— START Data lines —
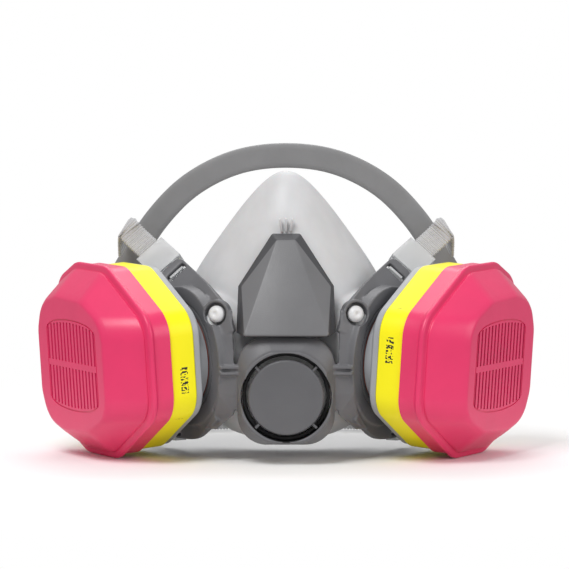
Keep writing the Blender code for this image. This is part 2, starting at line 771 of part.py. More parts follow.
def buckle(name):
    """A clear buckle: a flat sleeve for the webbing, and a hook that rises through the slot."""
    half = BUCKLE_WIDTH / 2
    sleeve = block(name, (BUCKLE_START, -half, BUCKLE_BACK), (BUCKLE_END, half, BUCKLE_FRONT))
    room = block("room", (BUCKLE_START - 0.001, BUCKLE_WALL - half, BUCKLE_BACK + BUCKLE_WALL),
                 (BUCKLE_END + 0.001, half - BUCKLE_WALL, BUCKLE_FRONT - BUCKLE_WALL))
    tongue = block("tongue", (-0.0008, 0.0024 - half, BUCKLE_BACK),
                   (BUCKLE_START + 0.001, half - 0.0024, BUCKLE_BACK + BUCKLE_WALL + 0.0001))
    hook = block("hook", (-0.0006, -0.0036, BUCKLE_BACK + 0.0005), (0.0006, 0.0036, 0.0012))
    return join(cut(sleeve, room), tongue, hook)


def buckles():
    """Four buckles, each with its hook in the slot of a yoke arm."""
    for level, path, face in (("upper", UPPER_ARM, UPPER_ARM_FACE),
                              ("lower", LOWER_ARM, LOWER_ARM_FACE)):
        for side in (-1, 1):
            name = level + "_buckle_" + side_name(side)
            item = add_object(name, buckle(name), CLEAR_PLASTIC)
            item.matrix_world = arm_frame(path, face, side, SLOT_FROM_END)
            smooth_round(item)


# The webbing's route in its buckle's frame, then the points where it folds back to the cradle.
WEB_START = (0.0125, 0.0355)
WEB_LEVEL = -0.0030
WEB_WIDTH = 0.0112
UPPER_WEB = [(70.5, 25.5, 98.0), (71.8, 33.0, 93.0), (72.0, 38.5, 86.5)]
UPPER_WEB_FACE = [(0.75, -0.15, 0.65), (0.92, 0.10, 0.38), (0.94, 0.10, 0.33)]
NECK_START = (0.0125, 0.0240)
NECK_ROUTE = [(59.5, 40.0, 7.6), (61.5, 53.0, 5.8), (57.0, 70.0, 5.8), (42.0, 84.0, 5.8),
              (20.0, 90.0, 5.8)]
CRADLE_ROUTE = [(75.0, 70.0), (69.5, 80.0), (57.5, 99.0), (42.0, 114.5), (22.0, 124.5),
                (0.0, 127.5)]
CRADLE_Y = 46.0
CRADLE_WIDTH = 0.011


def upper_webbing(side):
    """The short webbing between an upper buckle and the head cradle."""
    name = "upper_webbing_" + side_name(side)
    frame = arm_frame(UPPER_ARM, UPPER_ARM_FACE, side, SLOT_FROM_END)
    points = [frame @ Vector((reach, 0, WEB_LEVEL)) for reach in WEB_START]
    points += [mirrored(mm(*point), side) for point in UPPER_WEB]
    normals = [frame.to_3x3().col[2]] * len(WEB_START)
    normals += [mirrored(Vector(normal), side) for normal in UPPER_WEB_FACE]
    add_object(name, sweep(name, points, normals, WEB_WIDTH, STRAP_THICKNESS), WEBBING)


def head_cradle():
    """The flat arched band behind the crown, in one piece from side to side."""
    half = [mm(x, CRADLE_Y, z) for x, z in CRADLE_ROUTE]
    route = half + [mirrored(point, -1) for point in reversed(half[:-1])]
    path = smooth_path(route, 3)
    normals = [Vector((0, -1, 0))] * len(path)
    shape = sweep("head_cradle", path, normals, CRADLE_WIDTH, 0.002)
    add_object("head_cradle", shape, DARK_PLASTIC)


def neck_strap(side):
    """Half of the neck strap, standing on its edge on the ground behind the mask."""
    name = "neck_strap_" + side_name(side)
    frame = arm_frame(LOWER_ARM, LOWER_ARM_FACE, side, SLOT_FROM_END)
    points = [frame @ Vector((reach, 0, WEB_LEVEL)) for reach in NECK_START]
    points += [mirrored(mm(*point), side) for point in NECK_ROUTE]
    route = smooth_path(points, 3)
    normals = []
    for index in range(len(route)):
        tangent = route[min(index + 1, len(route) - 1)] - route[max(index - 1, 0)]
        normals.append(tangent.cross(Vector((0, 0, 1))) * side)
    shape = sweep(name, route, normals, WEB_WIDTH, STRAP_THICKNESS)
    add_object(name, shape, WEBBING)


def neck_clasps():
    """Hook on the left strap's end and loop on the right one's, unfastened."""
    for side in (-1, 1):
        end = mirrored(mm(12.2, 90.6, 6.8), side)
        plate = box("plate", (0.0140, 0.0024, 0.0130), Matrix.Translation(end))
        if side > 0:
            window = box("window", (0.0050, 0.02, 0.0080),
                         Matrix.Translation(end - Vector((0.0030, 0, 0))))
            add_object("clasp_loop", cut(plate, window), DARK_PLASTIC)
        else:
            lip = box("lip", (0.0016, 0.0060, 0.0070),
                      Matrix.Translation(end + Vector((0.0062, 0.0030, 0))))
            add_object("clasp_hook", join(plate, lip), DARK_PLASTIC)


def centre_on_footprint():
    """Move the whole mask so that the origin is on the ground at the middle of its footprint."""
    bpy.context.view_layer.update()
    points = [item.matrix_world @ vert.co
              for item in PARTS.objects if item.type == "MESH" for vert in item.data.vertices]
    low = [min(point[axis] for point in points) for axis in range(3)]
    high = [max(point[axis] for point in points) for axis in range(3)]
    shift = Vector(((low[0] + high[0]) / -2, (low[1] + high[1]) / -2, -low[2]))
    for item in PARTS.objects:
        if not item.parent:
            item.location += shift


def main():
    facepiece()
    exhalation_valve()
    front_plate()
    harness_yoke()
    ports()
    cartridges()
    buckles()
    head_cradle()
    neck_clasps()
    for side in (-1, 1):
        yoke_stud(side)
        upper_webbing(side)
        neck_strap(side)
    centre_on_footprint()


main()
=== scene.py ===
"""Looks of a half-mask respirator with two twist-on cartridges and a head harness.

Metres, +Z up, and the front of the mask faces -Y. Most parts are modelled again here at full
smoothness, in the frame of the CAD parts that they stand for; the front plate, the buckles and
the clasps refine the meshes of the CAD. The sizes are those of the CAD design, whose origin is
moved by SHIFT.
"""

import math

import bmesh
import bpy
from mathutils import Matrix, Vector


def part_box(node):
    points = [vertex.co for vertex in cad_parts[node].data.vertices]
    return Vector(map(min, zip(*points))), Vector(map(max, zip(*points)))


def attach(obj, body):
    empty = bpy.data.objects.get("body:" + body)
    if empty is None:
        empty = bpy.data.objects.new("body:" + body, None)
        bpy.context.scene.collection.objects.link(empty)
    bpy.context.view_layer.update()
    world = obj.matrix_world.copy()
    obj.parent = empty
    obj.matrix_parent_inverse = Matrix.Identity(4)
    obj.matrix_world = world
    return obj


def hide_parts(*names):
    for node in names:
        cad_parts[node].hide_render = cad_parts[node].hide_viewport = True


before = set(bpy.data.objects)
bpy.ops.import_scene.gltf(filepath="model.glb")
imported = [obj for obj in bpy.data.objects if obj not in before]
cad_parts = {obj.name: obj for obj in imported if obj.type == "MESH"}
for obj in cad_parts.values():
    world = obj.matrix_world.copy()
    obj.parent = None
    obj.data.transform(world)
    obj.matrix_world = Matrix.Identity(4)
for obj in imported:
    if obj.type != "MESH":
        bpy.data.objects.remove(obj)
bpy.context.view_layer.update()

MM = 0.001
MERGE = 0.00002
GAP = 0.0003

# Ports and cartridges
PORT_SWEEP = math.radians(60)
PORT_DROP = math.radians(4)
PORT_X = 0.044
PORT_Y = -0.012
PORT_RADIUS = 0.0234
POD_RADIUS = 0.027
HUB_RADIUS = 0.0094
LUG_RADIUS = 0.012
LUG_COUNT = 3
BASE_TOP = 0.0081
BAND_TOP = 0.0201
LIP_TOP = 0.031
COVER_TOP = 0.046
WALL = 0.0016
RIM_HALF_HEIGHT = 0.042
OUTLINE_CENTRE = Vector((-0.017, 0.0))
RIM_CORNERS = [(0.0275, 0.021), (-0.009, 0.042), (-0.037, 0.042), (-0.054, 0.034), (-0.061, 0.017)]
TOP_CORNERS = [(0.013, 0.020), (-0.006, 0.029), (-0.030, 0.030), (-0.044, 0.026), (-0.0485, 0.014)]
CORNER_RADIUS = 0.014
CORNER_STEPS = 9
TAPER_REACH = 0.014
PORT_Z = RIM_HALF_HEIGHT * math.cos(PORT_DROP) + LIP_TOP * math.sin(PORT_DROP)

# Grille of a filter cover
GRILLE = {"Columns": 15, "Pitch": 0.003, "Slit Width": 0.0012, "Half Height": 0.0185,
          "Middle Bar": 0.0026, "Arch": 0.13, "Depth": 0.006}
GRILLE_CENTRE_X = -0.0165

# Print on the front side of the label band: its middle along the side, and its half sizes
FRONT_SIDE = 0.018
PRINT_MIDDLE = -0.0065
PRINT_HALF_LENGTH = 0.0056
PRINT_HALF_HEIGHT = 0.0018
LETTER_PITCH = 0.00225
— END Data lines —
Your task is to extract exactly the lines starting at the line with "exhalation_valve()" and ending at the line with "points = [vertex.co", including both ends, and no other lines.

■ **Result for this exercise**:
    exhalation_valve()
    front_plate()
    harness_yoke()
    ports()
    cartridges()
    buckles()
    head_cradle()
    neck_clasps()
    for side in (-1, 1):
        yoke_stud(side)
        upper_webbing(side)
        neck_strap(side)
    centre_on_footprint()


main()
=== scene.py ===
"""Looks of a half-mask respirator with two twist-on cartridges and a head harness.

Metres, +Z up, and the front of the mask faces -Y. Most parts are modelled again here at full
smoothness, in the frame of the CAD parts that they stand for; the front plate, the buckles and
the clasps refine the meshes of the CAD. The sizes are those of the CAD design, whose origin is
moved by SHIFT.
"""

import math

import bmesh
import bpy
from mathutils import Matrix, Vector


def part_box(node):
    points = [vertex.co for vertex in cad_parts[node].data.vertices]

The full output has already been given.